Only the lines from the first one through the line with "np.full(count, 7.0), 1.4)" should be printed, exactly as they appear.

* Begin *

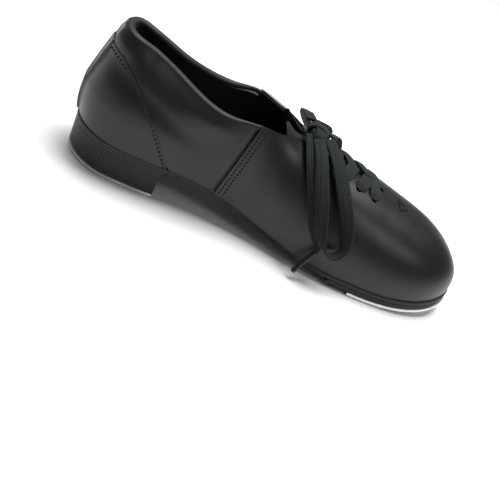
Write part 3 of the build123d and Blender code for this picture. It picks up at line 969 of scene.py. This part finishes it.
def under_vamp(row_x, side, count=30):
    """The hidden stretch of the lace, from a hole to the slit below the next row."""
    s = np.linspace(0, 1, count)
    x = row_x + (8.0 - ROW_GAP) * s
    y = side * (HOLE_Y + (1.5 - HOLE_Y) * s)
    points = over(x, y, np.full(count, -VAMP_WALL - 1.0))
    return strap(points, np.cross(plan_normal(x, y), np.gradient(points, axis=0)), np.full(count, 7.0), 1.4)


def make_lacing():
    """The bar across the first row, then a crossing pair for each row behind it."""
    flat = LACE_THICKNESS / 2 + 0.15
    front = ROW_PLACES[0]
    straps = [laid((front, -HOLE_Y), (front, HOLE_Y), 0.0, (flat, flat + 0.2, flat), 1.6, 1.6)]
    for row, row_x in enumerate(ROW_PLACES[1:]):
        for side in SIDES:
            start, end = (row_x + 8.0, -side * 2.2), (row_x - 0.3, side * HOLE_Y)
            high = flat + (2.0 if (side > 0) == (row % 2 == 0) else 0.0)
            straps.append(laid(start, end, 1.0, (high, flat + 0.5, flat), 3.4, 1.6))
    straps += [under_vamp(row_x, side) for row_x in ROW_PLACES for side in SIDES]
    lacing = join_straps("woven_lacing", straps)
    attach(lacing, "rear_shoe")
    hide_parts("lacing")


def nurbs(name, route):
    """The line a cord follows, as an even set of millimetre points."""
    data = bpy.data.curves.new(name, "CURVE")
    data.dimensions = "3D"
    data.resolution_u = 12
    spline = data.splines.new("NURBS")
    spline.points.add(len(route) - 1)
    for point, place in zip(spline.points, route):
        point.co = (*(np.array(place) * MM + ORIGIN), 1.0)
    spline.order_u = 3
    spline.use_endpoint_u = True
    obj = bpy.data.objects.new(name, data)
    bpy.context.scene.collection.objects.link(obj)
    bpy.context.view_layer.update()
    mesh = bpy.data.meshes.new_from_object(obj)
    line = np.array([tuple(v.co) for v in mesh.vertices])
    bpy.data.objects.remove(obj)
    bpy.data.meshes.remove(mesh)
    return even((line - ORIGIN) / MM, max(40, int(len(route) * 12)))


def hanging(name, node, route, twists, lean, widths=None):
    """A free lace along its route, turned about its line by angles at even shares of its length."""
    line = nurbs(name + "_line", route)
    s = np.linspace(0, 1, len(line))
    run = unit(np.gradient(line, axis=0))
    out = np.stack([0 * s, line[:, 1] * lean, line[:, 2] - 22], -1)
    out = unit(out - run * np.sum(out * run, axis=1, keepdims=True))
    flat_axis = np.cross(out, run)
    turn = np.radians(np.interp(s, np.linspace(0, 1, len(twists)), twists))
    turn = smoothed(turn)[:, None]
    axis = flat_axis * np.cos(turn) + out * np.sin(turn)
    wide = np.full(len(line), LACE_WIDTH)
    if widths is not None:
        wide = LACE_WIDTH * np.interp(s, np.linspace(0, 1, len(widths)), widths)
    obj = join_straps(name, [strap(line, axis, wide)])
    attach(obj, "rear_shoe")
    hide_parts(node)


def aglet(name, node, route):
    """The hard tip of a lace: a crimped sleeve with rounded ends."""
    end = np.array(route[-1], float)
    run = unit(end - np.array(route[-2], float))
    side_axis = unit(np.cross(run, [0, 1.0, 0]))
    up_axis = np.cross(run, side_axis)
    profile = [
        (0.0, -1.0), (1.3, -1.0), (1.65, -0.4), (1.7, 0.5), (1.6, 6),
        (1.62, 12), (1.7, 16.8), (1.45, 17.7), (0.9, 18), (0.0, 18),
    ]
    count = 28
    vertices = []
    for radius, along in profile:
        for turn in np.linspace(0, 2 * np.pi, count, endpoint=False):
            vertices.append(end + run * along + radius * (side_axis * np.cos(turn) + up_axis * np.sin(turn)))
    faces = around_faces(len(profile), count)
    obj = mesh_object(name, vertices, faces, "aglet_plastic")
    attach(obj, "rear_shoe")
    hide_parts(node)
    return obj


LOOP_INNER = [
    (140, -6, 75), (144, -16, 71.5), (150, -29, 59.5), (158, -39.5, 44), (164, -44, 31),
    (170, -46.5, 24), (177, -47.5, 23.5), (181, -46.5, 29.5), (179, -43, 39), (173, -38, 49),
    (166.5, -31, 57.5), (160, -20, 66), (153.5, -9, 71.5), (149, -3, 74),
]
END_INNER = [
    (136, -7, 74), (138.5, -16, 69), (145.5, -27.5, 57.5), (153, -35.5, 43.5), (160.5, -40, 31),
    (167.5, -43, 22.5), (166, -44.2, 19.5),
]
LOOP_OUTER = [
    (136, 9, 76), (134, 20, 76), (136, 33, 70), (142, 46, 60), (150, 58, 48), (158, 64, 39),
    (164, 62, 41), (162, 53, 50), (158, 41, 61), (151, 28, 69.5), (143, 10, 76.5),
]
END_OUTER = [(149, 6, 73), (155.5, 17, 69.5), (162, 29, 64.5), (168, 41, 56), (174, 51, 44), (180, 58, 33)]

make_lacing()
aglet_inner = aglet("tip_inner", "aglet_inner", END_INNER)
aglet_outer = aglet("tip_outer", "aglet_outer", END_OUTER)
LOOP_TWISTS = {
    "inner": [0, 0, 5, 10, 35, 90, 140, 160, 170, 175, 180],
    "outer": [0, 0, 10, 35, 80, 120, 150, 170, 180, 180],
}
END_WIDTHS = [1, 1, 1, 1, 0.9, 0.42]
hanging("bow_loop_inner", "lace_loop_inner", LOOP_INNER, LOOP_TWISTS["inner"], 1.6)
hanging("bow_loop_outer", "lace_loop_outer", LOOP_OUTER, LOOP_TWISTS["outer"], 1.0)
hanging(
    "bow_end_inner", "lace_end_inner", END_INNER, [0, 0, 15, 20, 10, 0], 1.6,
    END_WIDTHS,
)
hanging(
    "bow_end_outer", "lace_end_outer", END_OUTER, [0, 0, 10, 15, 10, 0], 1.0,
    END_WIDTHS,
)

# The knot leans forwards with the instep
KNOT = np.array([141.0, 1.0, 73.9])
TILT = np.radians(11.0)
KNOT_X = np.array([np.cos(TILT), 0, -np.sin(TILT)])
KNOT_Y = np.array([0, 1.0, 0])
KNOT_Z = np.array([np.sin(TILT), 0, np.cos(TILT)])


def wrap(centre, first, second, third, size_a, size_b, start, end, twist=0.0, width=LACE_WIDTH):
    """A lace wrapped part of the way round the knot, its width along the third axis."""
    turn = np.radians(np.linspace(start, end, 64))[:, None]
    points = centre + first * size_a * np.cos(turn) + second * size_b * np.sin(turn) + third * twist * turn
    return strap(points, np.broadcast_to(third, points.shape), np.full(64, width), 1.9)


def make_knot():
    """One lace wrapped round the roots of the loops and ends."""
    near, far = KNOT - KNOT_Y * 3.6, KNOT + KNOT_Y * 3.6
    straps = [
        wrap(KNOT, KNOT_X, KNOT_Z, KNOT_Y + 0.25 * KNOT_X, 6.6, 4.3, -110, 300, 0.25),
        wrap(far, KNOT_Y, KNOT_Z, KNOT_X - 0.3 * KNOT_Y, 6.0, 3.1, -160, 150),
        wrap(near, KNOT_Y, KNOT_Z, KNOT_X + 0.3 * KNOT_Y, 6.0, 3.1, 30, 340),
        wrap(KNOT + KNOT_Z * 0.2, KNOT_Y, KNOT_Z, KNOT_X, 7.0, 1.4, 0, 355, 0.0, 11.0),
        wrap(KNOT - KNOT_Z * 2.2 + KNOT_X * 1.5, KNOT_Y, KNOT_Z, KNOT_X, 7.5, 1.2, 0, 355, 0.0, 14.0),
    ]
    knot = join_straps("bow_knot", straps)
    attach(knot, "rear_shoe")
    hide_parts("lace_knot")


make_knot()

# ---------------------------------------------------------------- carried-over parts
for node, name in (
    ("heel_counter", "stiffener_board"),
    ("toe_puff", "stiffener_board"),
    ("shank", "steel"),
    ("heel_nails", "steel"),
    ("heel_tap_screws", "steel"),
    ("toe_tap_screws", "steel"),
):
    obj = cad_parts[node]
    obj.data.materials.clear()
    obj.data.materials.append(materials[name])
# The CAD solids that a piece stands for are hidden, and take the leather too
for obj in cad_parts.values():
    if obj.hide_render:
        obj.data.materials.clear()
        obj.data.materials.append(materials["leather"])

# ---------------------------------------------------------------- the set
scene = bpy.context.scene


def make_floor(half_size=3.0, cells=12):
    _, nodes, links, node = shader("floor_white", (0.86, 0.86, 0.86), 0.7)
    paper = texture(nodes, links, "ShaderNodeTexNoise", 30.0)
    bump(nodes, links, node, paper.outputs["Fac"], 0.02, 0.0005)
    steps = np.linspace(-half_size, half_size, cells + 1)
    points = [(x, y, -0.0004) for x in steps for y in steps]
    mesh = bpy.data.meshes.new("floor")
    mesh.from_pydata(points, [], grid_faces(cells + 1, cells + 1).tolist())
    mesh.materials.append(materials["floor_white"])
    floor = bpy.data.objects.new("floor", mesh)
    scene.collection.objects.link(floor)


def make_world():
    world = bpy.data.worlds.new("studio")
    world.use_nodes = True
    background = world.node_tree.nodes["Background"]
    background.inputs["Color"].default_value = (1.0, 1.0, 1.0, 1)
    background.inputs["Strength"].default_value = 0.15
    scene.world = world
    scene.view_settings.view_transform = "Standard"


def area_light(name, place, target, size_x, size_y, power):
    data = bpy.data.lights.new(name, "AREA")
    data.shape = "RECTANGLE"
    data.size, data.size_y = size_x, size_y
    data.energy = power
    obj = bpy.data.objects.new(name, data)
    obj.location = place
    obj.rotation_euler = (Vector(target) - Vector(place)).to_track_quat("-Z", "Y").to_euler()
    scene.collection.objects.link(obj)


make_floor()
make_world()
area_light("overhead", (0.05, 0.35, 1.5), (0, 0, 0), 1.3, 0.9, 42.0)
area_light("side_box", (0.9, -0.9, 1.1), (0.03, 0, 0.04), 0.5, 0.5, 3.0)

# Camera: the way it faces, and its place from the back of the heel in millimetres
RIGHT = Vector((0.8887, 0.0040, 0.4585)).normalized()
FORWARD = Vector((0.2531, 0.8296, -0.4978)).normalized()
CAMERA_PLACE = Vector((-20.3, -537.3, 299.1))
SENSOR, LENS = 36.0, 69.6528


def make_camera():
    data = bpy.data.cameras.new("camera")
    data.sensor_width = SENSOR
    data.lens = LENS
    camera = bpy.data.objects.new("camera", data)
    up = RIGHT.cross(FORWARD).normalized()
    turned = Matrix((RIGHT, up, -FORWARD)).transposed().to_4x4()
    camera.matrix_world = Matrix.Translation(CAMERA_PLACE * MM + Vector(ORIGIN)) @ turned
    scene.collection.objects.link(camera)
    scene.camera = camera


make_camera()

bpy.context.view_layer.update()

* End *

- _THE COMPLETED TASK_:
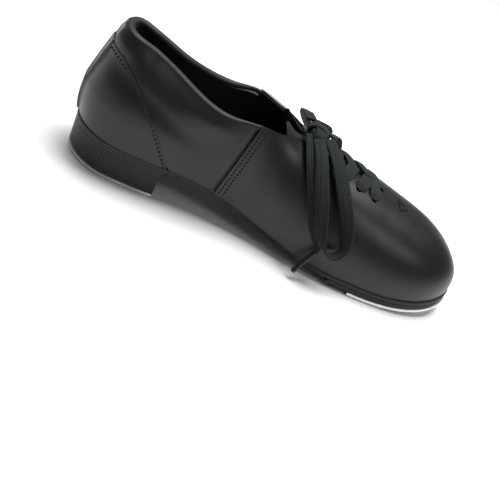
Write part 3 of the build123d and Blender code for this picture. It picks up at line 969 of scene.py. This part finishes it.
def under_vamp(row_x, side, count=30):
    """The hidden stretch of the lace, from a hole to the slit below the next row."""
    s = np.linspace(0, 1, count)
    x = row_x + (8.0 - ROW_GAP) * s
    y = side * (HOLE_Y + (1.5 - HOLE_Y) * s)
    points = over(x, y, np.full(count, -VAMP_WALL - 1.0))
    return strap(points, np.cross(plan_normal(x, y), np.gradient(points, axis=0)), np.full(count, 7.0), 1.4)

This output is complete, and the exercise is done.